Behavioural consumption taxes includes:

  • consumption taxes aimed at the consumption behaviour of individuals covering alcohol, tobacco, betting and soft drinks

  • consumption taxes aimed at the consumption behaviour of companies covering aggregates levy and landfill tax

  • consumption taxes aimed at the consumption behaviour of both companies and individuals such as fuel duties, climate change levy and air passenger duty.


Company taxes includes:

  • Corporation tax

  • Bank levy and surcharge

  • Diverted profits tax


Capital and other taxes primarily includes:

  • Stamp duties

  • Capital Gains tax

  • Customs Duties

  • Inheritance tax

I have also excluded HMRC penalty receipts data, which has grown from circa £350m in the year ended Sept 2011 to over £800m in the year ended Sept 2019. This is purposely omitted as I haven't included data on the levels of fines raised in other bodies within government (Industry regulators, HSE, Environment Agency, Information Commissioners Office etc).


Further reading:

This article includes links to the relevant locations of the supporting data.
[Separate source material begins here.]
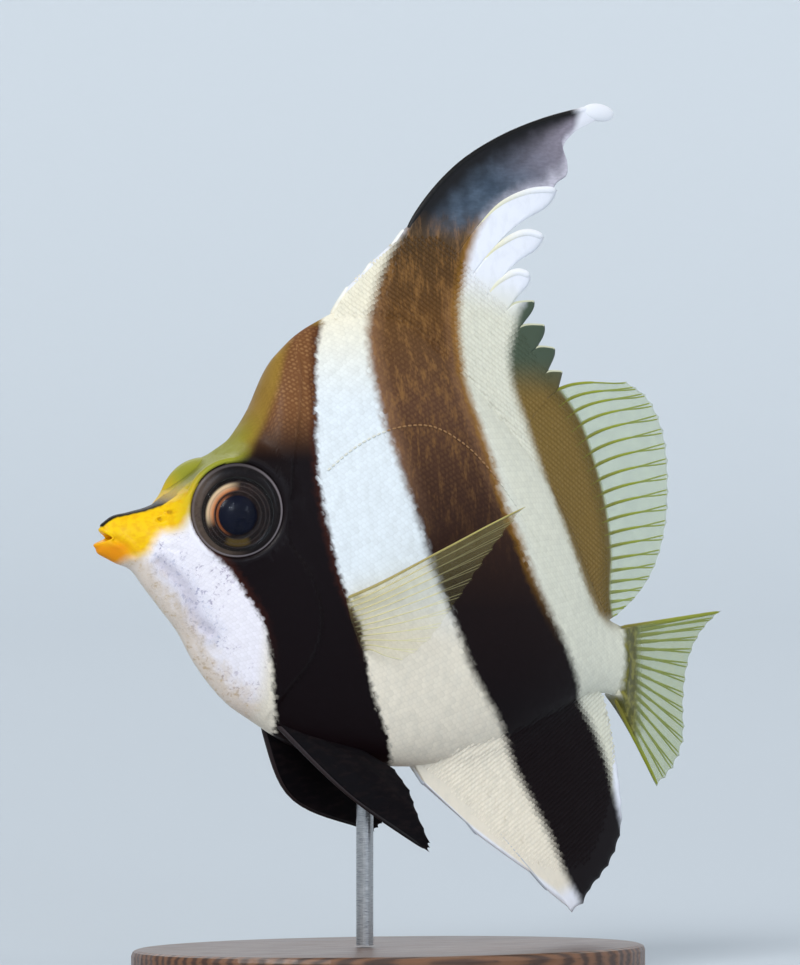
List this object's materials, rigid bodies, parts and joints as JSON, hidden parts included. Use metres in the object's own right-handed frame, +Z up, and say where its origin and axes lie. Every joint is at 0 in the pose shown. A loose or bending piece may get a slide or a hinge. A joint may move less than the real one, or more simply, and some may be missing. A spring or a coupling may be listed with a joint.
{
  "type": "pennant bannerfish",
  "caption": "Still model of a pennant bannerfish: pearl white with dark bands, a long raised pennant on its back and yellow-green rear fins, held by a rod above an oval base.",
  "frame": {"origin": "middle of the underside of the stand's oval base, straight below the rod", "axes": "-X is ahead of the fish's snout, +Z is up, and the fish's left side faces -Y"},
  "size_m": [0.1075, 0.054, 0.1274],
  "materials": {
    "flesh": "smooth",
    "eye_cornea": "polished",
    "fin_pale": "smooth",
    "pennant_dark": "smooth",
    "fin_yellow": "smooth",
    "fin_black": "smooth",
    "fin_clear": "smooth",
    "stand_wood": "satin",
    "stand_steel": "satin"
  },
  "bodies": {
    "root": {"head": "flesh", "trunk": "flesh", "tail_stem": "flesh", "eye_left": "eye_cornea", "eye_right": "eye_cornea", "dorsal_fin_front": "fin_pale", "pennant": "pennant_dark", "dorsal_fin_spiny": "fin_pale", "dorsal_fin_soft": "fin_yellow", "anal_fin": "fin_black", "tail_fin": "fin_yellow", "pectoral_fin_left": "fin_clear", "pectoral_fin_right": "fin_clear", "pelvic_fin_left": "fin_black", "pelvic_fin_right": "fin_black", "stand_base": "stand_wood", "stand_rod": "stand_steel"}
  },
  "joints": []
}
If you are interested in broadly considering whether the personal tax regime is socially responsible, it is also worth noting that personal allowance has increased by 185% during the period from 2000/01 to 2018/2019 in comparison to an increase in payrates of 71%. This current personal allowance level of £12,500 results in over 30% of low earners receiving all their income without tax deduction. Of people who do pay tax, the June 2019 HMRC report looks at this is some detail illustrating that the bottom 50% of earners only contribute under 10% of the tax taken, with the top 10% of earners contributing 60% of the tax collected with average tax rates increasing steadily with rates of income.